Delving into the family history on and off for about 20 years has left me hopelessly addicted to the following clues, hunches and inevitable red herrings that are all needed to piece together the bare chapters of someone's life. Unable to resist people's 'brick walls' or an innocent query re the origin of grandparents and those before, there's nothing better than trying to find the unfound.
This is my sudoku, my multilevel crossword, my jigsaw where most of the pieces are missing and there's definitely no picture to start from.
So - to satisfy this addiction, each week I intend to choose someone at random from the 1881 census (checking that their story hasn't already unfolded on ancestry.co.uk) and uncover, piece together what I can from internet sources their untold story.
The puzzling and the unfolding story will be told in this blog.

Tuesday 24 July 2012

First protagonist - Alexander Cowan

With Rotherham so close to Sheffield and Sheffield being a hive of industry in the 1800s with the steel works and silver making, it is likely that the likelihood of work there drew many young men like Alexander. Indeed there are a number of Cowan's born in Scotland in Sheffield in 1881 but no one with an obvious link to Alexander. John Cowan born 1850 and living at 90 & 88 Queen Street Sheffield along with four other young men from Scotland would be a useful link for a publican as he was, as were the other four, a wine merchant's assistants.

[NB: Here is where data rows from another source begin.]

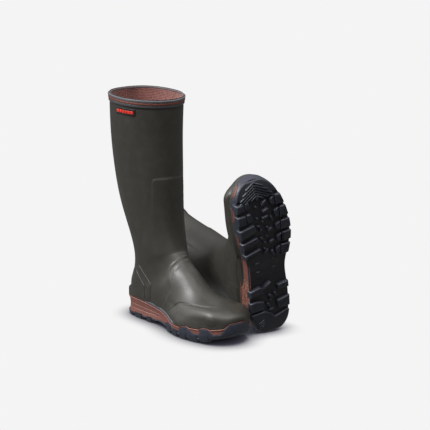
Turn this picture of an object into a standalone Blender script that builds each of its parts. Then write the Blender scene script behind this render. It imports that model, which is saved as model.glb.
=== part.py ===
"""A pair of insulated rubber hunting boots, the right one standing and the left one lying on its back.

Each boot is lofted in its own frame: x runs from the heel to the toe, z up from the ground, and y
towards the inner side of the right boot. The left boot is the mirror image. Every layer and overlay
is cut from one grid of the boot's form, so neighbours follow each other with an even gap.
"""
import math

import bmesh
import bpy
import numpy as np
from mathutils import Matrix

# Driving dimensions, metres and degrees
GAP = 0.0003                # between pieces that touch
RUBBER = 0.0024             # outer shell
INSULATION = 0.0030         # foam bootie
LINING = 0.0011             # knitted lining
BOARD = 0.0016              # insole board
SHANK = 0.0015              # arch support strip
STIFFENER = 0.0012          # heel and toe stiffeners between shell and foam
FOOTBED = 0.0045            # removable insole
OVERLAY = 0.0011            # rubber reinforcements on the shell
BADGE = 0.0010
SPUR = 0.0034               # kick-off ledge at the heel
SEAM_LIFT = 0.0006          # the midsole's foot above the outsole's rim
LUG = 0.0045                # tread depth
LUG_ROOT = 0.0015           # how far the lugs reach into the outsole
PLATE = 0.0045              # outsole under the midsole
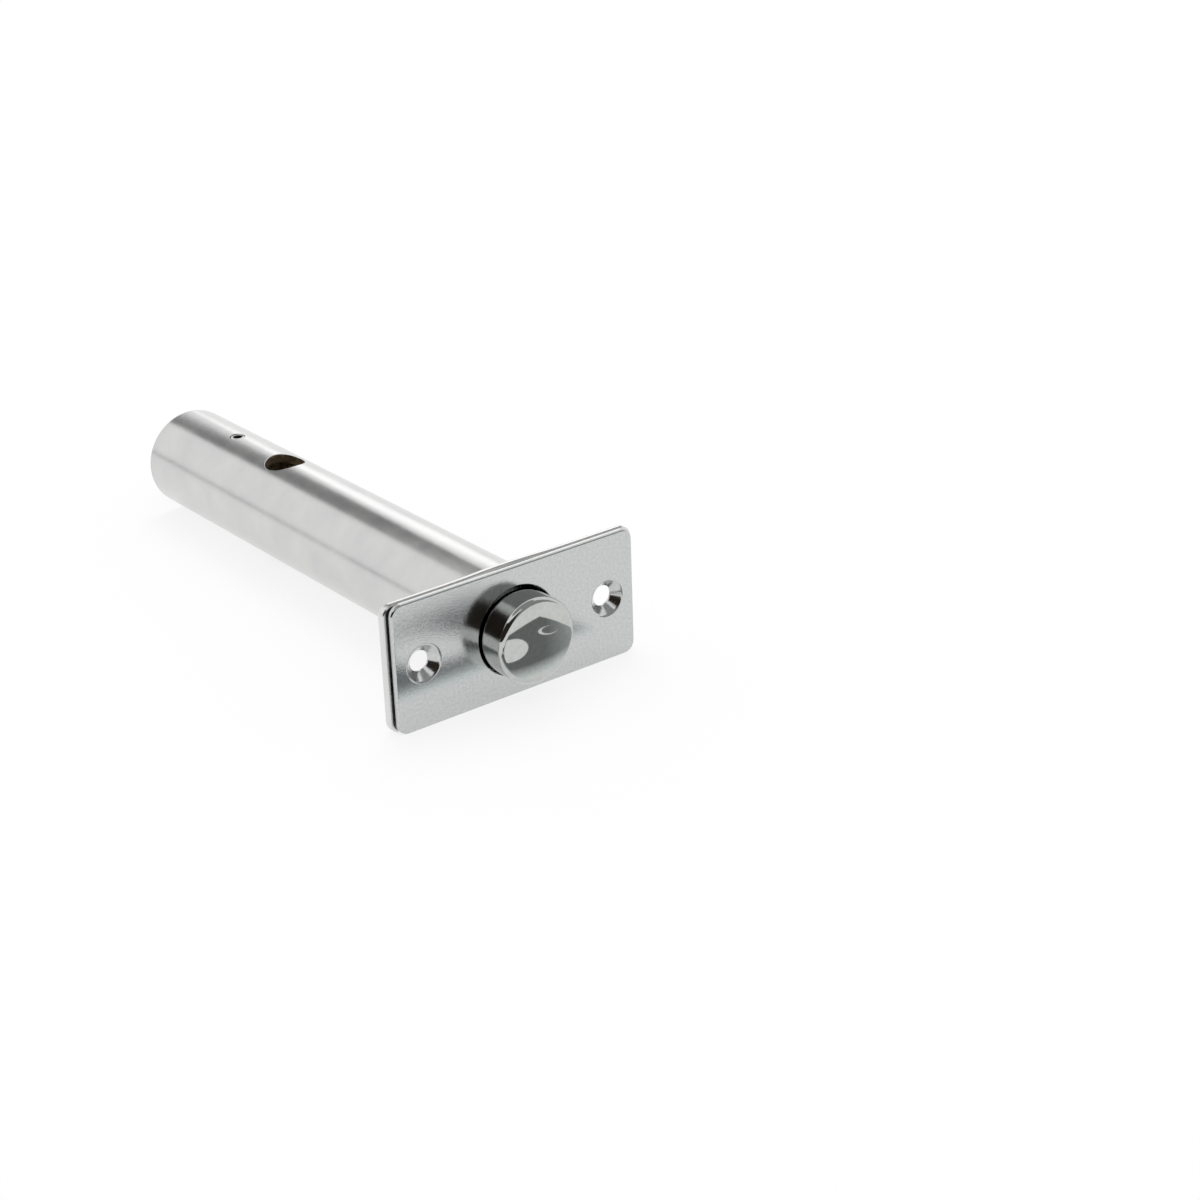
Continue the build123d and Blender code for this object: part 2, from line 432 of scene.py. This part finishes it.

The others living with Alexander at the King's Arms in 1881 were Niel Campbell born 1861 also from Scotland and waiting in the pub; Ann Goy born 1849 in Grimsby Lincolnshire, a widow with her daughter Ann born 1877 in Sheffield and employed as housekeeper; and Ada Littlewood aged 18, a servant. As already mentioned there are many possible marriages for Ada. Niel or Neil Campbell isn't obviously found in 1891 and neither are Ann Goy and her daughter.

Ann in 1871 had been with her husband William in Nettleham, Lincoln. He was a farmer of 44 acres with a servant girl, Betsy Hird age 13, in the house and three young men employed on the farm: Charles Knott 20, William Gibson 17 and William Lygit 15. They had a son William G age 3 born in Nettleham. 

Annie, the daughter had been born the December quarter 1876 in Sheffield and it looks like the father William died in Sheffield December quarter 1880 aged 34. William the son, or George William, was boarding with a family in Sheffield in 1881 whilst his mother worked at the King's Arms. George William's story beyond 1881 and his mother's story up 1871 have already been unfolded and told on ancestry... but what of Ann and Annie beyond 1881?

There's no obvious death between 1881 and 1891 for an Ann (Annie) Goy of either age. An Annie Goy married Joseph Downing in 1888 in Derbyshire, but there's no Ann(ie) Downing born in Grimsby or even Lincolnshire in 1891. A search for any Ann(ie) born 1848-1850 in Grimsby anywhere in 1891 has nothing obvious.